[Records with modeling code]
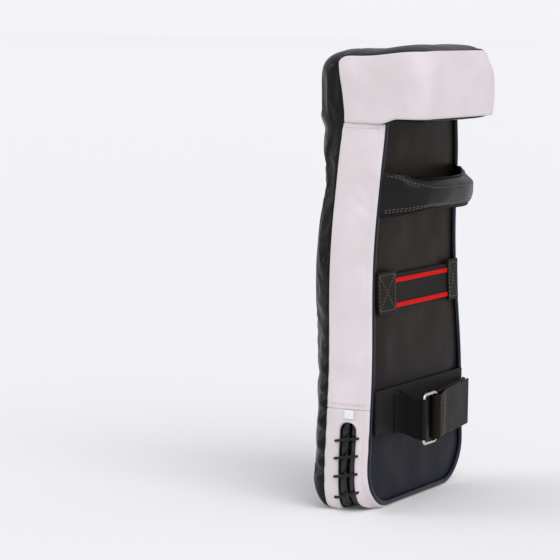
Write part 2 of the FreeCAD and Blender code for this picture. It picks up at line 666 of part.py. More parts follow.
for name, lift in (("loop_tape", strapThick / 2 + closureThick / 2),
                   ("hook_tape", strapThick / 2 + closureThick * 1.5)):
    ends = [alongInner(size("tongueEnd") - size("closureMargin"), lift),
            alongInner(size("meetOffset") + size("closureMargin"), lift)]
    closurePieces.append(feature(name, ribbon(ends, closureThick, size("closureTall"))))

# the outer layer turns about its outside surface at the stitched line
hinge = foldLine + Vector(outerWay.y, -outerWay.x, 0) * (strapThick / 2)
print("tongue hinge x %.3f y %.3f, fold line x %.3f y %.3f" % (hinge.x, hinge.y, foldLine.x, foldLine.y))
print("ring hinge x %.3f y %.3f, bars %d" % (tabBar.x, tabBar.y, barCount))

# ------------------------------------------------------------ check and write
doc.recompute()
subParts = [frontCover, strikeFoam, sideRight, sideLeft, bottomStrip, slotFacingFront, slotFacingRear, lace,
            coreFoam, backingFoam, backPanel, rearPiping, headBand, headFoam, headUnderside, headTop, label,
            handleCover, handleCore, gripWebbing, elasticBand, *redTapes, *bandPatches, baseBand, ringTab,
            rectRing, armStrap, strapTongue, *closurePieces]
for item in doc.Objects:
    if "Invalid" in item.State or "Error" in item.State:
        raise RuntimeError("%s failed: %s" % (item.Label, item.State))
os.makedirs("parts", exist_ok=True)
for part in subParts:
    if part.Shape.isNull() or not part.Shape.isValid():
        raise RuntimeError("%s has no valid shape" % part.Label)
    extent = part.Shape.BoundBox
    print("%-22s %9.0f mm3  x %.1f..%.1f  y %.1f..%.1f  z %.1f..%.1f" % (
        part.Label, part.Shape.Volume, extent.XMin, extent.XMax, extent.YMin, extent.YMax,
        extent.ZMin, extent.ZMax))
    part.Shape.exportStep("parts/%s.step" % part.Label)
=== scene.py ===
import json
import math

import bmesh
import bpy
import numpy as np
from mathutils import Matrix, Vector


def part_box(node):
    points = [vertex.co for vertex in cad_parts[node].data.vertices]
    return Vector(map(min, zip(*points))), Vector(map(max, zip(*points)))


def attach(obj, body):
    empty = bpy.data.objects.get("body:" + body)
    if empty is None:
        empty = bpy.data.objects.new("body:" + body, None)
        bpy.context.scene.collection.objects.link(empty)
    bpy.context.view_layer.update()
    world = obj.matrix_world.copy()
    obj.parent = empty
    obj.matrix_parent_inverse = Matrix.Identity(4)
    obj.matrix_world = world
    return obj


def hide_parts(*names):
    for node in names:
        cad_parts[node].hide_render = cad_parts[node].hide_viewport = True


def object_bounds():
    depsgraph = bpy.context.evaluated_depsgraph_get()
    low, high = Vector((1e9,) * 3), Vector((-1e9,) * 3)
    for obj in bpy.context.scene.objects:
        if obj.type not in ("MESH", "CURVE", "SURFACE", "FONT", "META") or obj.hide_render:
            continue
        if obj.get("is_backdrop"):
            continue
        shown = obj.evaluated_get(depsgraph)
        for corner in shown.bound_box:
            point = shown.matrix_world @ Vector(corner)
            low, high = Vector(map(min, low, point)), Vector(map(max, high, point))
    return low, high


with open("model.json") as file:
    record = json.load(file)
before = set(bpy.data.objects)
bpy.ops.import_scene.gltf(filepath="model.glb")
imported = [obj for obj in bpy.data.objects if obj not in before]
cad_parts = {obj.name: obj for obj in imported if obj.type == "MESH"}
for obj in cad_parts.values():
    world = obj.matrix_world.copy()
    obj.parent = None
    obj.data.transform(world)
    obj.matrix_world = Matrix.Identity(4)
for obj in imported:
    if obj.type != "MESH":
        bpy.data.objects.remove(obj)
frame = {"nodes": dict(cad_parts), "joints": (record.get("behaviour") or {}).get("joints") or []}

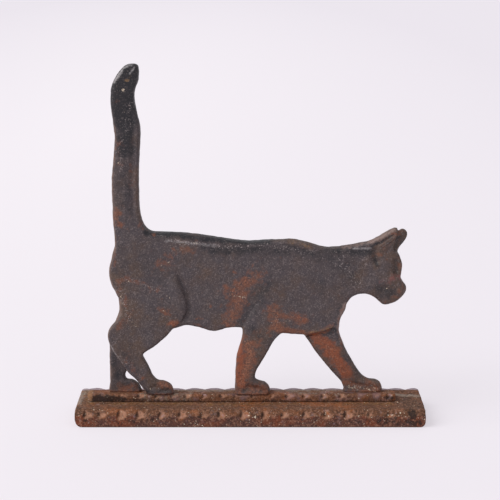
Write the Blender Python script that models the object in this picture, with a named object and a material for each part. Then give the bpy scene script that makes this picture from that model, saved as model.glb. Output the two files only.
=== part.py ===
"""Cast iron doorstop: a walking cat with its tail raised, on a notched foot strip and base slab.

Three grey-iron sand castings are held together by slotted countersunk screws, which go up from
under the slab, through the foot strip and into the paws. X runs along the slab towards the cat's
head, Y goes away from the viewer, Z is up. The origin is the middle of the slab's underside.
"""

import math

import bmesh
import bpy
import numpy as np
from mathutils.geometry import delaunay_2d_cdt

MM = 0.001

# Base slab
SLAB_DEPTH = 52.4 * MM
SLAB_HEIGHT = 11.4 * MM
SLAB_BEHIND = 6.5 * MM  # slab beyond the foot strip, under the tail
SLAB_AHEAD = 18.0 * MM  # slab beyond the foot strip, under the head
SLAB_CHAMFER = 3.0 * MM
SLAB_ROUNDING = 3.0 * MM  # the ends' corners, all round
SLAB_FOOT_CHAMFER = 0.75 * MM

# Foot strip
STRIP_WIDTH = 12.7 * MM
STRIP_HEIGHT = 4.8 * MM
STRIP_BEHIND = 15.3 * MM  # strip beyond the rearmost paw
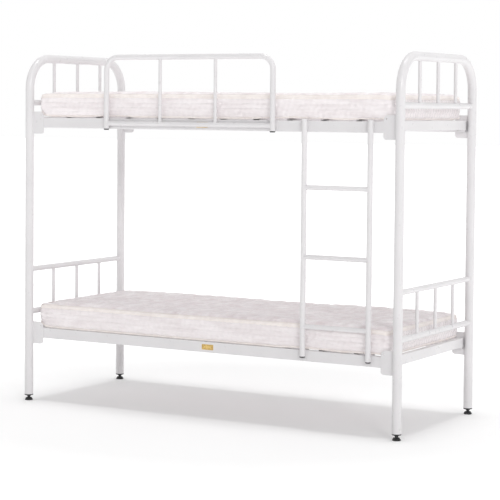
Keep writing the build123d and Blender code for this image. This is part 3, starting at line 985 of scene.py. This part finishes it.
WINDOW_WAY = (0.766, -0.643, 0.0)
WINDOW_NARROWNESS = 2.5
WINDOW_STRENGTH = 0.75
WALLS = (("X", 1.0, 0.2), ("X", -1.0, 0.5), ("Y", 1.0, 0.95), ("Z", 1.0, 0.55))
FLOOR_REACH = 60.0


def studio():
    """Three suns, a white room that lights the bed unevenly, and the floor."""
    soft_sun("key_right", 45.0, 18.0, 0.68, 0.25)
    soft_sun("key_front", 98.0, 20.0, 0.05, 0.2)
    soft_sun("overhead", 0.0, 90.0, 1.1, 0.24)

    world = bpy.data.worlds.new("studio")
    bpy.context.scene.world = world
    world.use_nodes = True
    tree = world.node_tree
    tree.nodes.clear()
    output = tree.nodes.new("ShaderNodeOutputWorld")
    mix = tree.nodes.new("ShaderNodeMixShader")
    path = tree.nodes.new("ShaderNodeLightPath")
    room = tree.nodes.new("ShaderNodeBackground")
    seen = tree.nodes.new("ShaderNodeBackground")
    place = tree.nodes.new("ShaderNodeTexCoord")
    axes = tree.nodes.new("ShaderNodeSeparateXYZ")
    tree.links.new(place.outputs["Generated"], axes.inputs[0])
    facing = tree.nodes.new("ShaderNodeVectorMath")
    facing.operation = "DOT_PRODUCT"
    facing.inputs[1].default_value = WINDOW_WAY
    tree.links.new(place.outputs["Generated"], facing.inputs[0])
    window = span(tree, facing.outputs["Value"], 0.0, 1.0, 0.0, 1.0)
    narrowed = calculate(tree, "POWER", window, WINDOW_NARROWNESS)
    glow = calculate(tree, "MULTIPLY", narrowed, WINDOW_STRENGTH)
    for axis, side, strength in WALLS:
        wall = span(tree, axes.outputs[axis], 0.0, side, 0.0, strength)
        glow = calculate(tree, "ADD", glow, wall)
    seen.inputs["Color"].default_value = (1.0, 1.0, 1.0, 1.0)
    tree.links.new(glow, room.inputs["Strength"])
    tree.links.new(path.outputs["Is Camera Ray"], mix.inputs[0])
    tree.links.new(room.outputs[0], mix.inputs[1])
    tree.links.new(seen.outputs[0], mix.inputs[2])
    tree.links.new(mix.outputs[0], output.inputs["Surface"])

    signs = ((-1, -1), (1, -1), (1, 1), (-1, 1))
    corners = [(FLOOR_REACH * a, FLOOR_REACH * b, 0) for a, b in signs]
    make_object("floor", corners, [(0, 1, 2, 3)], FLOOR)


studio()
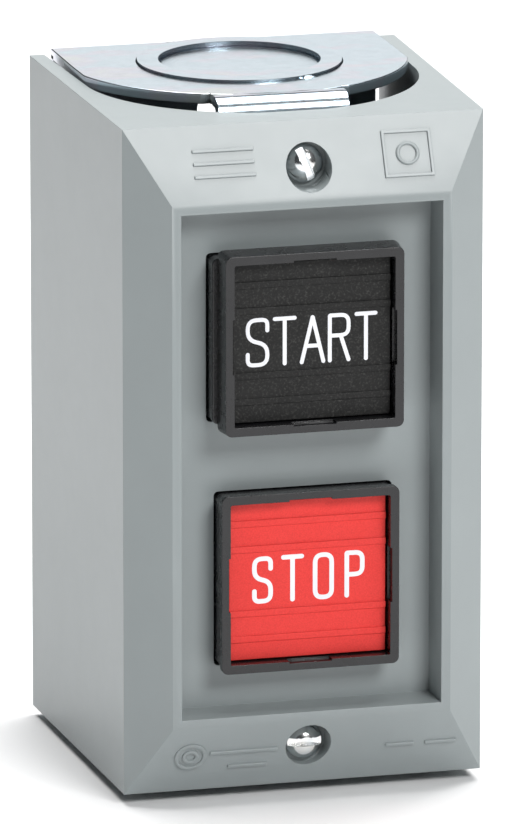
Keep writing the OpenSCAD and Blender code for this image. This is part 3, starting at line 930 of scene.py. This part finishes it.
@dataclass
class PlatedBase:
    """The folded sheet base, with half-sheared conduit knockouts and screw tabs."""

    sheet: float = 1.5
    step: float = 0.35
    small_r: float = 11.1
    large_r: float = 14.3
    tab_w: float = 18.7
    tab_drop: float = 5.0
    relief_w: float = 1.4
    relief_len: float = 2.4
    hole_r: float = 2.6
    assembly_hole_r: float = 1.75
    ground_hole_r: float = 2.1
    thread_r: float = 1.75
    hole_spread: float = 76.2
    screw_inset: float = 2.8
    tie_w: float = 2.2
    tie_turns: tuple[int, int] = (-64, 116)
    edge_r: float = 0.16
    plan: FlangePlan = field(init=False)
    top: float = field(init=False)
    centre: float = field(init=False)

    def __post_init__(self) -> None:
        """Reads the overall sizes from the frame."""
        self.plan = FlangePlan.from_frame()
        self.top = box_mm("base_bracket")[1].z - self.step
        self.centre = -frame_mount("conduit_top").y / MM

    def build(self) -> None:
        """Models the base and puts it in the frame."""
        plate = block("plate", (2 * self.plan.half, 2 * (self.top - self.sheet / 2)), 0, self.sheet)
        ground = sum(box_mm("ground_screw"), Vector()) / 2
        side = box_mm("assembly_screws")[1].x - self.screw_inset
        holes = [(self.hole_r, 0.0, end.value * self.hole_spread / 2) for end in End]
        holes += [(self.assembly_hole_r, side, 0.0), (self.assembly_hole_r, -side, 0.0)]
        holes.append((self.ground_hole_r, ground.x, ground.z))
        for r, x, z in holes:
            combine(plate, rod("hole", r, -1, self.sheet + 1, x, z, 40), Join.CUT)
        pieces = [soften(plate, self.edge_r, 2, 35)]
        for end in End:
            pieces += self.flange(end)
        dress(merge("plated_base", pieces), "station", Paints.ZINC, ["base_bracket"])

    def flange(self, end: End) -> list[Piece]:
        """One end's flange, its stamped knockouts and its tab, as solids that run into one another."""
        s = end.value
        outer, inner = s * self.top, s * (self.top - self.sheet)
        flange = slab("flange", self.plan.flange(), inner, outer)
        neck = self.plan.tab_d - self.plan.bend_r
        for side in (-1, 1):
            x = side * (self.tab_w + self.relief_w) / 2
            relief = block("relief", (self.relief_w, 4), neck - self.relief_len, self.plan.tab_d, x,
                           (outer + inner) / 2)
            combine(flange, relief, Join.CUT)
        soften(flange, self.edge_r, 2, 35)
        low, high = sorted((outer, inner))
        combine(flange, post("hole", self.large_r + 0.1, low - 1, high + 1, self.centre, 128), Join.CUT)
        smooth(flange)
        ties = [smooth(self.tie(s, math.radians(turn))) for turn in self.tie_turns]
        return [flange, smooth(self.stamping(s)), soften(self.tab(s), self.edge_r, 2, 35), *ties]

    def stamping(self, s: int) -> Piece:
        """The two half-sheared rings, turned as one stepped disc with rolled edges."""
        roll = 0.16
        gap = 0.16
        disc = [(0.0, -self.step), (self.small_r - gap, -self.step)]
        ring = [(self.small_r + gap, self.step), (self.large_r - gap / 2, self.step)]
        low = self.step - self.sheet
        groove = -self.step - 0.7
        levels = [*disc, (self.small_r - gap, groove), (self.small_r + gap, groove), *ring,
                  (self.large_r - gap / 2, low)]
        under = [(self.small_r + gap, low), (self.small_r + gap, low - 0.05),
                 (self.small_r - gap, -self.step - self.sheet), (0.0, -self.step - self.sheet)]
        points = [*self.rolled(levels, roll), *under]
        metres = [(r * MM, -self.centre * MM, s * (self.top + h) * MM) for r, h in points]
        return spun("stamping", metres, (0, -self.centre * MM, 0), (0, 0, 1), 128)

    def rolled(self, corners: Sequence[Pair], roll: float) -> list[Pair]:
        """Rounds the corners of a stepped line by a short two-point chamfer."""
        points = [corners[0]]
        for before, corner, after in zip(corners, corners[1:], corners[2:]):
            for other in (before, after):
                reach = math.dist(corner, other)
                share = min(roll, reach / 2) / reach
                near = tuple(c + (o - c) * share for c, o in zip(corner, other))
                points.append(near)
            mid = tuple((3 * c + (a + b) / 2) / 4 for c, a, b in zip(corner, points[-2], points[-1]))
            points.insert(-1, mid)
        points.append(corners[-1])
        return points

    def tab(self, s: int) -> Piece:
        """The flange's front edge carried round the bend and down behind the cover screw."""
        bend_r, tab_d = self.plan.bend_r, self.plan.tab_d
        z_axis = self.top - bend_r
        strip_back = tab_d - bend_r - 1.0
        screw_z = cover_screw_z(End.TOP)
        outline = [(strip_back, self.top)]
        inner_r = bend_r - self.sheet
        steps = 10
        for i in range(steps + 1):
            a = math.pi / 2 * (1 - i / steps)
            outline.append((tab_d - bend_r + bend_r * math.cos(a), z_axis + bend_r * math.sin(a)))
        outline += [(tab_d, screw_z - self.tab_drop), (tab_d - self.sheet, screw_z - self.tab_drop)]
        for i in range(steps + 1):
            a = math.pi / 2 * i / steps
            outline.append((tab_d - bend_r + inner_r * math.cos(a), z_axis + inner_r * math.sin(a)))
        outline.append((strip_back, self.top - self.sheet))
        half = self.tab_w / 2
        tab = raised("tab", [(-half * MM, -d * MM, s * z * MM) for d, z in outline], (2 * half * MM, 0, 0))
        hole = rod("thread", self.thread_r, tab_d - 4, tab_d + 3, 0, s * screw_z, 32)
        return combine(tab, hole, Join.CUT)

    def tie(self, s: int, turn: float) -> Piece:
        """A little bridge of torn metal that still holds the outer knockout."""
        r = self.large_r
        x = r * math.cos(turn)
        depth = self.centre - r * math.sin(turn)
        size = (self.tie_w, self.step)
        tie = block("tie", size, -0.6, 0.6, 0, s * (self.top + self.step / 2 - 0.06))
        pick_faces(tie, lambda _, normal: normal.z * s > 0.9)
        bpy.ops.transform.resize(value=(0.55, 0.5, 1), center_override=(0, 0, 0))
        leave()
        tie.rotation_euler = (0, 0, turn + math.pi / 2)
        tie.location = (x * MM, -depth * MM, 0)
        return settle(tie)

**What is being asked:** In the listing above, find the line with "check and write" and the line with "shown = obj.evaluated_get(depsgraph)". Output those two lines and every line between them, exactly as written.

**Correct output:**
# ------------------------------------------------------------ check and write
doc.recompute()
subParts = [frontCover, strikeFoam, sideRight, sideLeft, bottomStrip, slotFacingFront, slotFacingRear, lace,
            coreFoam, backingFoam, backPanel, rearPiping, headBand, headFoam, headUnderside, headTop, label,
            handleCover, handleCore, gripWebbing, elasticBand, *redTapes, *bandPatches, baseBand, ringTab,
            rectRing, armStrap, strapTongue, *closurePieces]
for item in doc.Objects:
    if "Invalid" in item.State or "Error" in item.State:
        raise RuntimeError("%s failed: %s" % (item.Label, item.State))
os.makedirs("parts", exist_ok=True)
for part in subParts:
    if part.Shape.isNull() or not part.Shape.isValid():
        raise RuntimeError("%s has no valid shape" % part.Label)
    extent = part.Shape.BoundBox
    print("%-22s %9.0f mm3  x %.1f..%.1f  y %.1f..%.1f  z %.1f..%.1f" % (
        part.Label, part.Shape.Volume, extent.XMin, extent.XMax, extent.YMin, extent.YMax,
        extent.ZMin, extent.ZMax))
    part.Shape.exportStep("parts/%s.step" % part.Label)
=== scene.py ===
import json
import math

import bmesh
import bpy
import numpy as np
from mathutils import Matrix, Vector


def part_box(node):
    points = [vertex.co for vertex in cad_parts[node].data.vertices]
    return Vector(map(min, zip(*points))), Vector(map(max, zip(*points)))


def attach(obj, body):
    empty = bpy.data.objects.get("body:" + body)
    if empty is None:
        empty = bpy.data.objects.new("body:" + body, None)
        bpy.context.scene.collection.objects.link(empty)
    bpy.context.view_layer.update()
    world = obj.matrix_world.copy()
    obj.parent = empty
    obj.matrix_parent_inverse = Matrix.Identity(4)
    obj.matrix_world = world
    return obj


def hide_parts(*names):
    for node in names:
        cad_parts[node].hide_render = cad_parts[node].hide_viewport = True


def object_bounds():
    depsgraph = bpy.context.evaluated_depsgraph_get()
    low, high = Vector((1e9,) * 3), Vector((-1e9,) * 3)
    for obj in bpy.context.scene.objects:
        if obj.type not in ("MESH", "CURVE", "SURFACE", "FONT", "META") or obj.hide_render:
            continue
        if obj.get("is_backdrop"):
            continue
        shown = obj.evaluated_get(depsgraph)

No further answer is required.